** What to work on **
Pull out from the material below all lines with "joints".

** Provided entries **
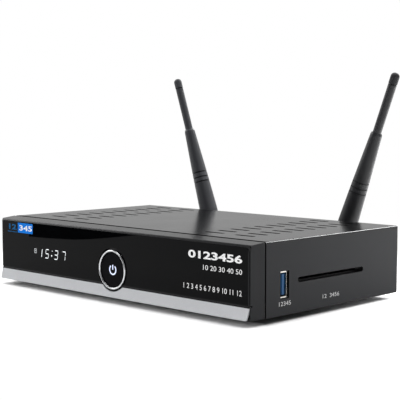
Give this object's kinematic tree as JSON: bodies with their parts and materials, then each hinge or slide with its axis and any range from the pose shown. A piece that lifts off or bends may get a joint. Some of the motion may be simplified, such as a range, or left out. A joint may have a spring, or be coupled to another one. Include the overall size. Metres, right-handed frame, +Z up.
* * *
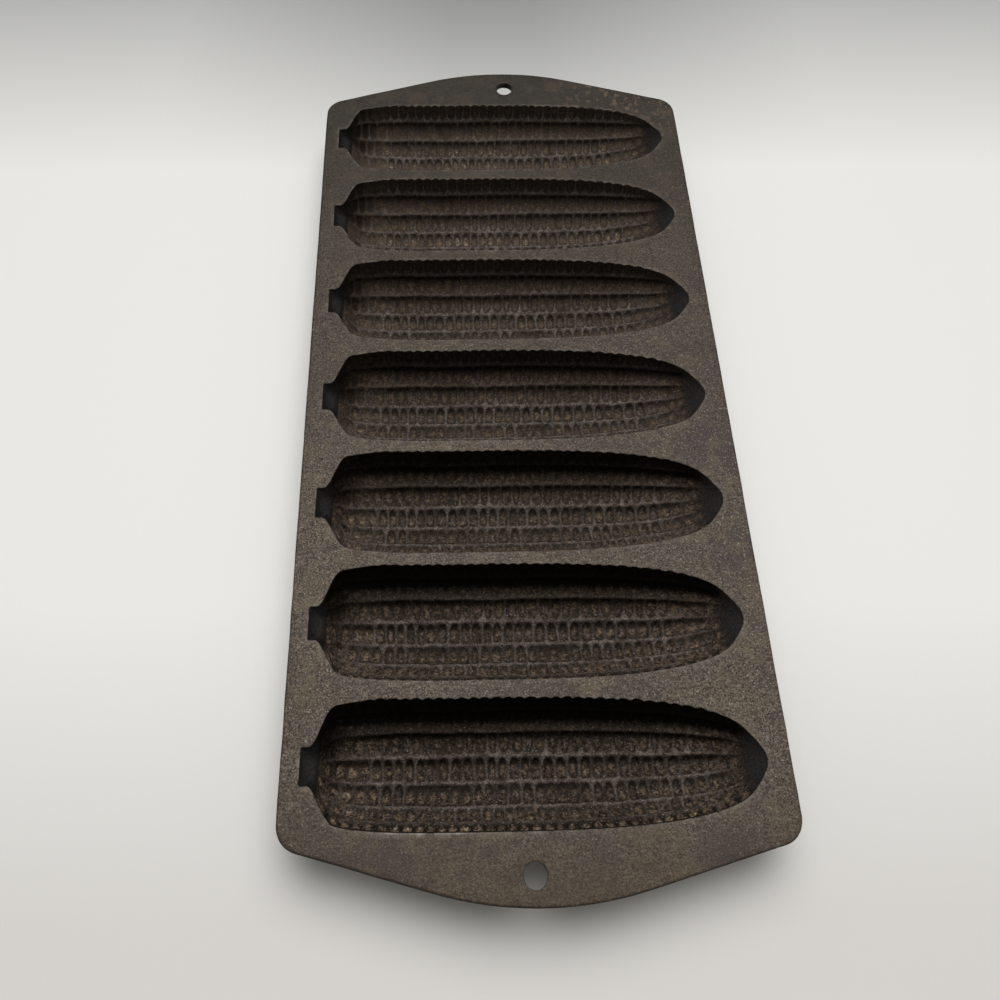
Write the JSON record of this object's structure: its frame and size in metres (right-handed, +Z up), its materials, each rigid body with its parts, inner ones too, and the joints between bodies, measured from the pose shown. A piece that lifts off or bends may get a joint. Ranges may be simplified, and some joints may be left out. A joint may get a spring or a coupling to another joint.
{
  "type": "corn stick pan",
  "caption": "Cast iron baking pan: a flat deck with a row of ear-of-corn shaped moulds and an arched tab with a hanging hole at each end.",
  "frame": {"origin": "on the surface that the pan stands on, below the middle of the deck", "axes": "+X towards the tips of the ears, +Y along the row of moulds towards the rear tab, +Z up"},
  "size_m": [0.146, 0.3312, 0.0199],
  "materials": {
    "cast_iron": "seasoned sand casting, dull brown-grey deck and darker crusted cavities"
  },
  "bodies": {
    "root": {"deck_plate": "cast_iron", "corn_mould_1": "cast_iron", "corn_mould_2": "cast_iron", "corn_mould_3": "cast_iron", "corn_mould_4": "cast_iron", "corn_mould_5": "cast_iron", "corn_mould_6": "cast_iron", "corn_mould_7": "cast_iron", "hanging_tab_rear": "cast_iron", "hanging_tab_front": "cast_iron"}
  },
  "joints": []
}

** Complete answer **
Write the JSON record of this object's structure: its frame and size in metres (right-handed, +Z up), its materials, each rigid body with its parts, inner ones too, and the joints between bodies, measured from the pose shown. A piece that lifts off or bends may get a joint. Ranges may be simplified, and some joints may be left out. A joint may get a spring or a coupling to another joint.
  "joints": []